Take your time hiring— Dave’s advice for small biz owners
Dear Dave: I started my own small business a couple of years ago, and thanks to a lot of hard work and your advice, we’re seeing some growth. If you could go back and restart your business, what things would you do differently the second time around?
Dear William: If there was one thing I could change, it would be taking more time during the hiring process. I definitely didn’t spend enough time and energy during interviews way back when. Consequently, there were times when we let crazy people in the door. Once that happened, we had to spend a lot of time and effort dealing with their craziness before we finally moved them out of the building. Not fun!
Another thing has to do with retained earnings. We didn’t begin taking a percentage of our net profits and setting it aside for retained earnings until we got too tight on cash. Starting over, I’d do that from day one. I’d run a profit and loss statement for the month, close the books for the month, and take a percentage of the net profit after paying myself a living wage and automatically put it aside as savings for the business.
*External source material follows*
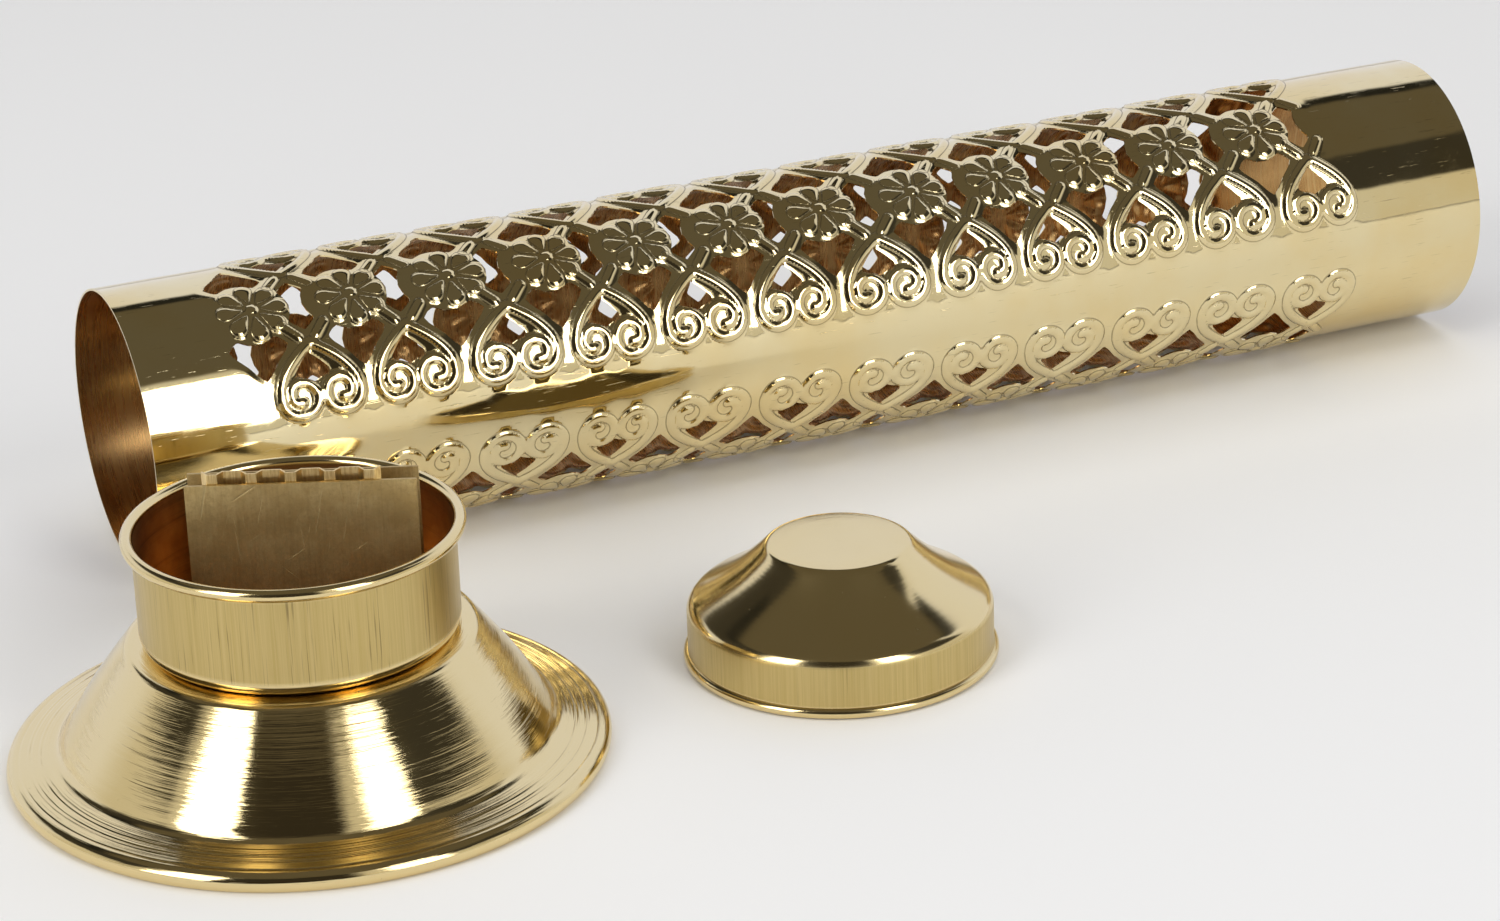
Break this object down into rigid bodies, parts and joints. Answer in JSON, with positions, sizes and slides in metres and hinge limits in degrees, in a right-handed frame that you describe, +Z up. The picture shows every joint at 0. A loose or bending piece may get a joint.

People problems and money problems are small-business killers. We fought so hard and were so passionate about everything. Sometimes I wonder how many mistakes I made as a result of over-the-top intensity. Don’t misunderstand; you’ve got to be intense and passionate to make things work. But there were probably a few times when I could have handled things with a little more understanding and class.
Maybe that would be a distant third. The first two things probably affected that somewhat, too. I’m a little more relaxed now, but I know one thing for sure. Not having to deal with crazy people, and having a little bit of money saved, changes your whole outlook on things!
Dear Dave: I’m a supervisor at a distribution centre. The other supervisors and I are meeting soon to try and change the culture of our place. It’s not a terrible situation, but some concerns about communication, development and confidence in the company have come up. How would you start the process?
Dear James: Trust begins to break down when your team members think you don’t care about them. But when someone trusts you and knows that you value them, they’ll fight for you and with you. The only way to make your team feel this way is by thinking of leadership as servanthood.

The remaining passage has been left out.